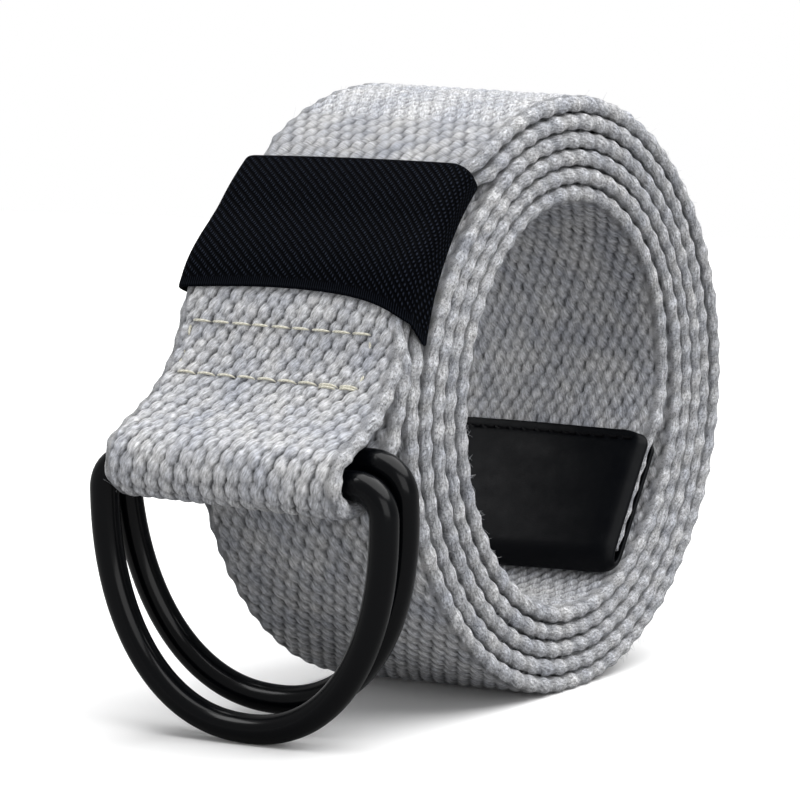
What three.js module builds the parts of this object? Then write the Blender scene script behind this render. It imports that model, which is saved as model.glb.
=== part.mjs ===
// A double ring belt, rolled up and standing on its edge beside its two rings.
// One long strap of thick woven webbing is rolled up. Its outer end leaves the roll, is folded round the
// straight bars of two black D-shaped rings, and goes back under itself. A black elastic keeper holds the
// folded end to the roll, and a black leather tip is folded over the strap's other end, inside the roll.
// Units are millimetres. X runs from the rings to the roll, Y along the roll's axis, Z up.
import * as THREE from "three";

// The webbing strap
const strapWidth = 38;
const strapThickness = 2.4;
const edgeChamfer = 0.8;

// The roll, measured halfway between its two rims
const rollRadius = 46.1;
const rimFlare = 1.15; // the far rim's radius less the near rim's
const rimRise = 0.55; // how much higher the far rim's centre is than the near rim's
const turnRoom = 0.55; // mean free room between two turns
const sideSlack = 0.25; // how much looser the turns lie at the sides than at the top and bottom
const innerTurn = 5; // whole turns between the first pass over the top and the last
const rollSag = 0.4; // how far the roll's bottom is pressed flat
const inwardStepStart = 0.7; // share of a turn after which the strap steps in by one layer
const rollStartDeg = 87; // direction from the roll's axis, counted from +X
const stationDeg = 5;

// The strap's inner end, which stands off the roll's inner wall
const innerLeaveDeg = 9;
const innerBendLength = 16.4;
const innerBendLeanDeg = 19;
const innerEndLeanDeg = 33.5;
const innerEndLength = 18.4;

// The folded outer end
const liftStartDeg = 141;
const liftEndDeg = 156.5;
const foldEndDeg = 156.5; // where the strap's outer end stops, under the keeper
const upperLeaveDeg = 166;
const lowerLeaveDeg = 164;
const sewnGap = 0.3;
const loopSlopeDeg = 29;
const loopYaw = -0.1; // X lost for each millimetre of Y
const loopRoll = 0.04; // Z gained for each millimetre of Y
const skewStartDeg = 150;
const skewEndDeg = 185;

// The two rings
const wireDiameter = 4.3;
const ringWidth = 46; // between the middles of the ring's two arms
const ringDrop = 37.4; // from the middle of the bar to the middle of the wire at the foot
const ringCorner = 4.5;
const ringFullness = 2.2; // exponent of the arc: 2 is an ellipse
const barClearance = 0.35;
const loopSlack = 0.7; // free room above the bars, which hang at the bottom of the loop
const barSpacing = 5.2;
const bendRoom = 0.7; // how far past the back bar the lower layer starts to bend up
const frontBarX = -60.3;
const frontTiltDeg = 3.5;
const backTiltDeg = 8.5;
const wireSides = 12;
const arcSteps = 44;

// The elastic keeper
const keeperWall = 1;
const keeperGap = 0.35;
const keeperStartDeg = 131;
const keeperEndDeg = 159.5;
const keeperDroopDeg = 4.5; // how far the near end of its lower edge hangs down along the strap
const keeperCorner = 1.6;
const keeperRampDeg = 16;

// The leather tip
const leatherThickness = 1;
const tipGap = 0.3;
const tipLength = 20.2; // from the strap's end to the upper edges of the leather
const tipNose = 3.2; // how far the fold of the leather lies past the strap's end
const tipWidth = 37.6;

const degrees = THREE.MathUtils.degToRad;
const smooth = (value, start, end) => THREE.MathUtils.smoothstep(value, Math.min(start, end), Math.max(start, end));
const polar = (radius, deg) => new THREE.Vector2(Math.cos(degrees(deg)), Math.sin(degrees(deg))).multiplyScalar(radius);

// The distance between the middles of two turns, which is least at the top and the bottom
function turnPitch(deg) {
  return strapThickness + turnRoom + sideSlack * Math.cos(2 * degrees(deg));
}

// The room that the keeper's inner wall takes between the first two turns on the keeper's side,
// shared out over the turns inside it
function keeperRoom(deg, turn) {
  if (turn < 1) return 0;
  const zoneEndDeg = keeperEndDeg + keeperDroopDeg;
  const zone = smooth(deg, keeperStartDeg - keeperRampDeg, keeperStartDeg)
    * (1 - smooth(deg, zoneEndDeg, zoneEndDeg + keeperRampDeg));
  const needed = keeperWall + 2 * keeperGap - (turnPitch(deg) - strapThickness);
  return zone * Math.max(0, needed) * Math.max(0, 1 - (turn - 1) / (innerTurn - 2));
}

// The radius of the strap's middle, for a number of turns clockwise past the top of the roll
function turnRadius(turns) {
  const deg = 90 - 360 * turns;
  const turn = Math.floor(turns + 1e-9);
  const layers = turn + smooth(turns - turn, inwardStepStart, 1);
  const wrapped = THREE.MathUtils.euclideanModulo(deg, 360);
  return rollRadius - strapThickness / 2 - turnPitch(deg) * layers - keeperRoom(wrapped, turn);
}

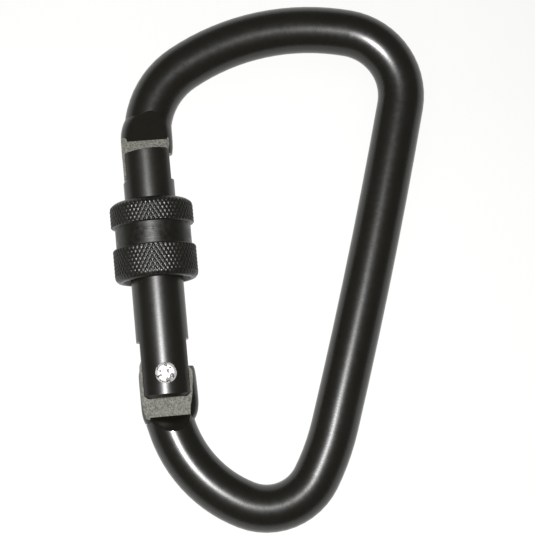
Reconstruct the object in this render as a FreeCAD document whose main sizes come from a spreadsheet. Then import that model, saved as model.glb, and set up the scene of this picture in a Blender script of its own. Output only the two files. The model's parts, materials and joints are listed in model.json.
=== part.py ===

+++++

### Exercise prompt
Output only the lines from the one holding "Reconstruct the object" through the last line above, exactly as they appear.

### Finished exercise
Reconstruct the object in this render as a FreeCAD document whose main sizes come from a spreadsheet. Then import that model, saved as model.glb, and set up the scene of this picture in a Blender script of its own. Output only the two files. The model's parts, materials and joints are listed in model.json.
=== part.py ===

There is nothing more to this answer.